A dive-team has located and explored the WW2 wreck of USS Eagle PE-56, the US Navy's biggest single combat loss off New England and its last Atlantic-coast warship casualty.

The submarine-hunter had been towing a bombing-practice target for aircraft during exercises six miles off the coast of Maine in April 1945 when an explosion occurred, causing her to sink. Forty-nine officers and crew died in the incident.

The explosion was for a long time blamed on a problem with the ship's boilers, even though some of the 13 survivors, picked up by a nearby destroyer, reported having seen a German U-boat in the vicinity, its conning-tower marked by a red horse on a yellow shield.

In 2003 research by naval historian Paul Lawton, who was also involved in the recent discovery of the wreck, and archivist Bernard Cavalcante finally convinced the US Navy to reclassify the Eagle PE-56’s sinking as a combat loss.

The wreck’s location remained a mystery, however, until a four-year project by the Nomad Exploration Team led by diver Ryan King from New Hampshire pinpointed the war grave at a depth of 90m, based on sonar-scanning carried out by specialist Garry Kozak and exploratory dives in challenging conditions.

From the surface the two hull sections, lying about 100m apart, had been difficult to distinguish from the rocky seabed. However, the divers’ video revealed the deck-gun on the bow, and depth charges known to have been carried on the vessel were visible at the stern. Tellingly, the boilers were reported to be intact.

19 July 2019

The research is expected to prove conclusively that a U-boat sank the Eagle PE-56.
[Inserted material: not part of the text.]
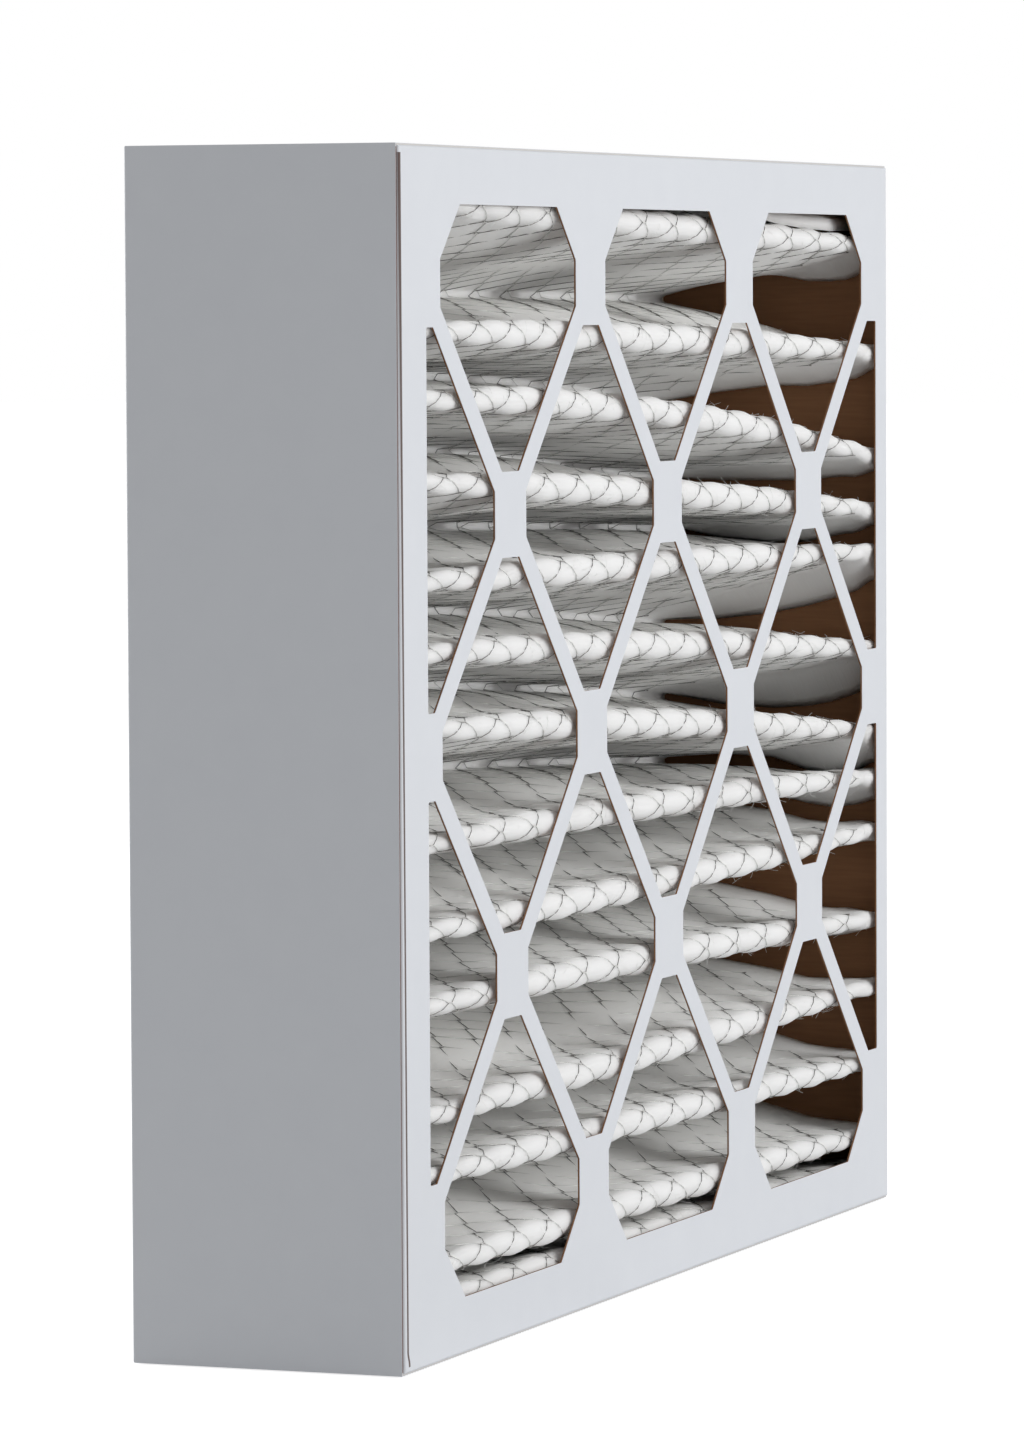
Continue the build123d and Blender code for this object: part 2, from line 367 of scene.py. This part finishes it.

The culprit appears to have been U-853, which carried the horse-and-shield emblem and was sunk after attacking a cargo ship shortly afterwards, the day before Germany’s surrender. Lying in 37m off Rhode Island, the submarine is also a war grave and a popular dive-site.

The US Navy’s Naval History & Heritage Command has stated that it is convinced that the identification is correct and has expressed appreciation for the civilian dive-team’s “respectful research” of the site. The discovery is to be the subject of a Smithsonian Channel TV documentary.

FURTHER SOUTH ON THE ATLANTIC COAST, off New York, more than 1.7 million litres of oil that divers had found to be leaking from a WW2 British tanker wreck have been removed. The two-month operation was organised by the US Coast Guard and New York State Department of Environmental Conservation.

The Coimbra was torpedoed by a U-boat in 1942. Only 10 of the 46 crew survived the sinking, and the wreck lies broken in three at a depth of 56m.

The disposal operation is reported to have removed 99% of the oil, with what remains posing an insignificant environmental risk, according to the National Oceanic & Atmospheric Administration (NOAA).

And on Canada’s Atlantic coast, Navy clearance divers have removed unexploded ordnance around the wreck of another 1942 U-boat victim, the iron ore-carrier Saganaga. The operation, off Bell Island in Conception Bay, Newfoundland, was carried out to make the wreck safer for recreational divers.